“Victory!” The banner unfurled by a group of Taiwanese supporters at the end of the game against the Netherlands yesterday said it all.
The 5-0 win on a muggy day at Beijing’s Wukesong Baseball Park was a satisfying start for the team that is one of the country’s best hopes for a medal at the Olympics.
Roared on by a passionate supporting cast of fans, baseball officials, former government officials such as People First Party Chairman James Soong (宋楚瑜) and Chinese Nationalist Party (KMT) Chairman Wu Poh-hsiung (吳伯雄), the team squashed the Dutch.
PHOTO: JOHN HANCOCK
Richard Wang, the director of strategic planning and international affairs for the Chinese Professional Baseball League, said it was crucial to begin well.
“[Today] we face Japan, which will be a tough game. This is good for morale,” he said.
Wang was one of hundreds of spectators who made it to the ballpark but struggled to find tickets.
One of the most recognizable faces in the stands at games in Taiwan, Ah-chih (阿志), was wearing a blue afro and waved a large Chinese Taipei flag throughout the match, shouting “home run” and players’ names.
His calls were answered across the park by another large contingent of Taiwanese fans.
Ah-chih said his tour group did not have tickets for the match, so he went to the ground at 7am. He ended up paying 2,000 yuan (US$292), a lot of money for a young man who earns his living playing an ocarina.
He wasn’t the only person who got scalped.
Outside the Wukesong subway station there were hundreds of scalpers, or “yellow cows” as they are known in Chinese.
A ticket for the game between Taiwan and China tomorrow is 4,500 yuan — “and not a penny less” — according to one of them.
He would not budge, even though the original price was only 50 yuan. After a while he divulged that he got his tickets from Communist Party officials.
“They have this many tickets,” he said, gesturing a thick wad with his hand. “We just do the legwork and earn 35 yuan for each ticket.”
He said the officials are determined to make hay while the sun shines by selling the tickets they were given for free.
“They don’t lose anything even if the tickets are so expensive that they don’t attract a lot of buyers,” he said.
Other scalpers had similar stories. One said the record price for a ticket was 70,000 yuan for the China versus Team USA basketball game on Sunday.
The most fruitful source of tickets, interestingly enough, was a posse of Englishmen from Manchester, who were selling at face value.

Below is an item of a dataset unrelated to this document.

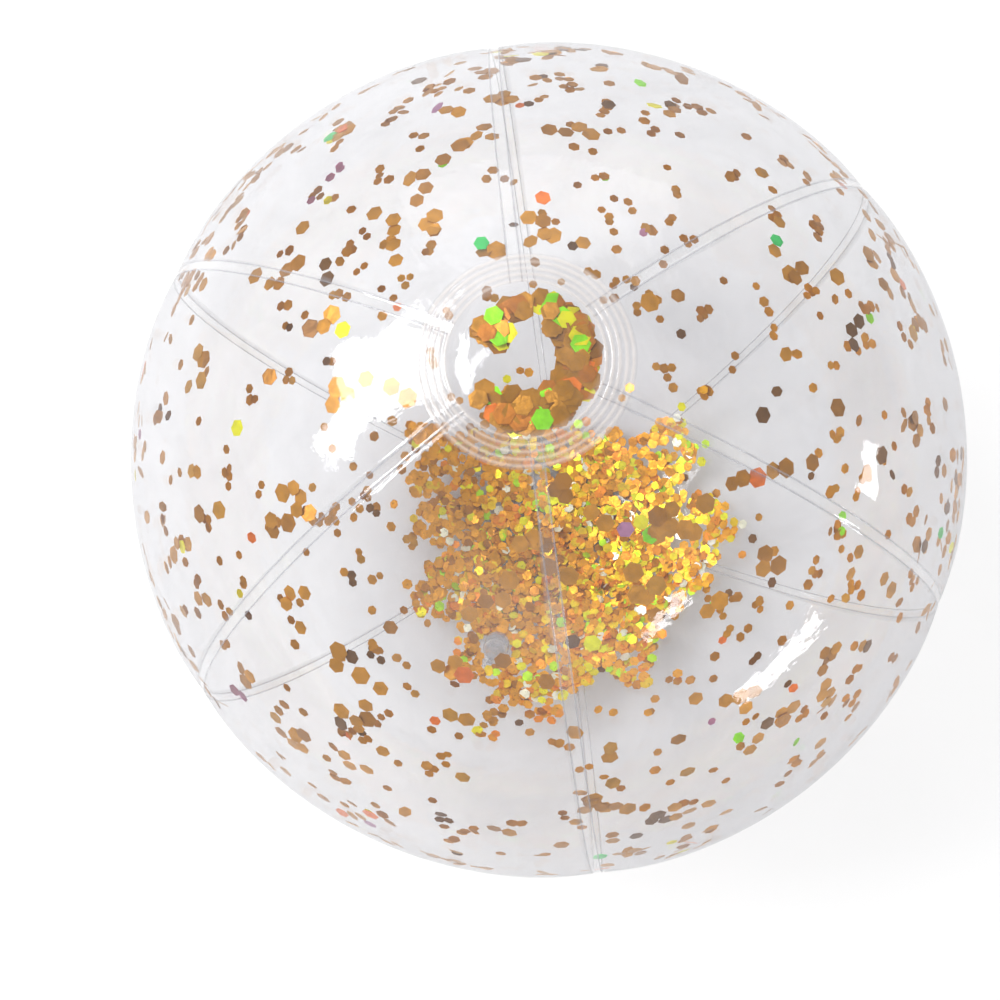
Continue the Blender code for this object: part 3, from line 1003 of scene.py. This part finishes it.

“Barry” said he got the tickets from England, but his Chinese colleague pointed to a source closer to home, in Beijing.
Organizers have boasted that their ticketing arrangements would prevent scalping, and there are 14-day prison stretches for offenders. But empty seats at preliminary events are continuing to embarrass them as unofficial ticket agents help to fill the void.